Introduction

The efficiency of t-digest has been seen in Elasticsearch, Apache Lucene. SQLite extensions1 allow for extending SQLite adding user defined functions, virtual tables. SQLite could benefit from having a t-digest implementation for itself.

Previous Work

Reference implementations of T-Digest include the original Ted Dunning’s version and the Derrick Burns’s C++ implementation.

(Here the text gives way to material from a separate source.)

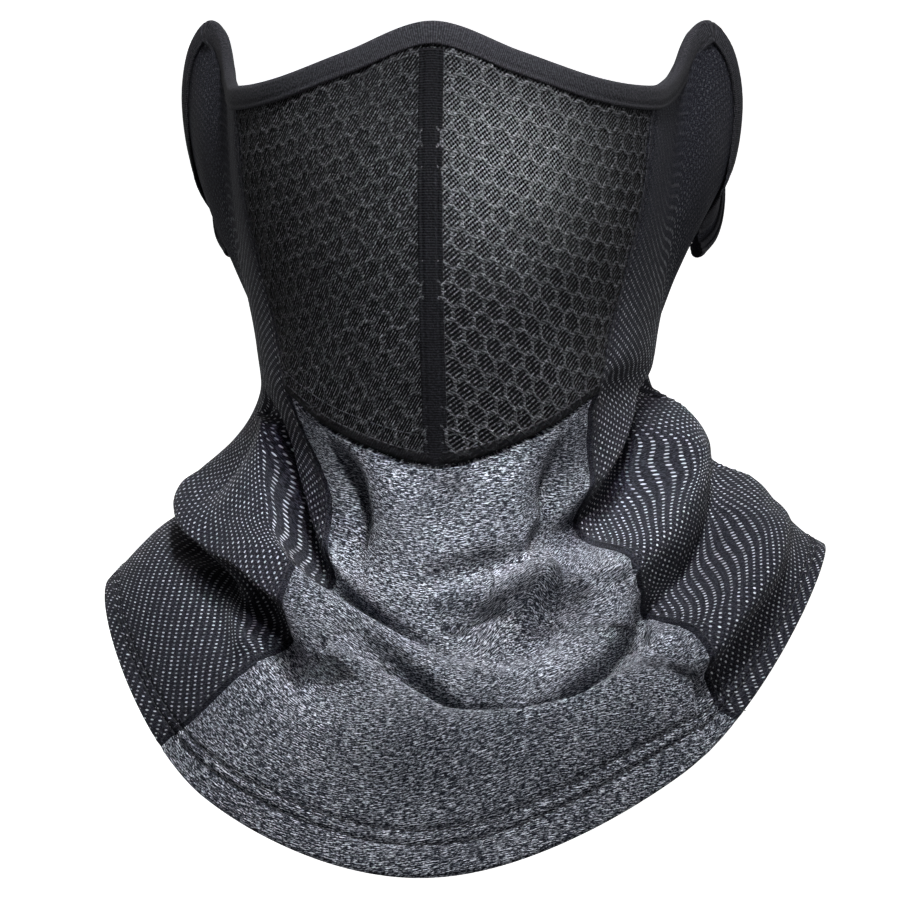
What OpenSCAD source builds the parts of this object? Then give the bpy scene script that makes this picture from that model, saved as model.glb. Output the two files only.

t-digest has also been implemented in Redis and Postgresql.

Idea

t-digest can be implemented in C and a SQLite extension can be created to allow accessing quantile from within sqlite. There is also a possibility of persisting the computed t-digest in a table allowing for quick access in subsequent series. Note that in this approach the digest will have to be recomputed whenever rows are deleted from the table

Conclusion

This idea of an SQLite extension could translate well into other RDBMS allowing for gaining capability in the Data Engineering front.

References

  • Dunning, T. (2018). The t-digest: Efficient estimates of distributions. https://www.sciencedirect.com/science/article/pii/S2665963820300403. Software Impacts, Volume 7, 2021, ISSN 2665-9638,https://doi.org/10.1016/j.simpa.2020.100049.
  • tdunning, 2015. A new data structure for accurate on-line accumulation of rank-based statistics. https://github.com/tdunning/t-digest/. [Online; accessed December-2021]
  • derrickburns, 2016. C++ version of Ted Dunning’s merging t-digest. https://github.com/derrickburns/tdigest. [Online; accessed December-2021]
  • usmanm, 2015, t-digest module for Redis. https://github.com/usmanm/redis-tdigest. [Online; accessed 31-December-2021].
  • tvondra, 2015, PostgreSQL extension for estimating percentiles using t-digest. https://github.com/tvondra/tdigest. [Online; accessed 31-December-2021].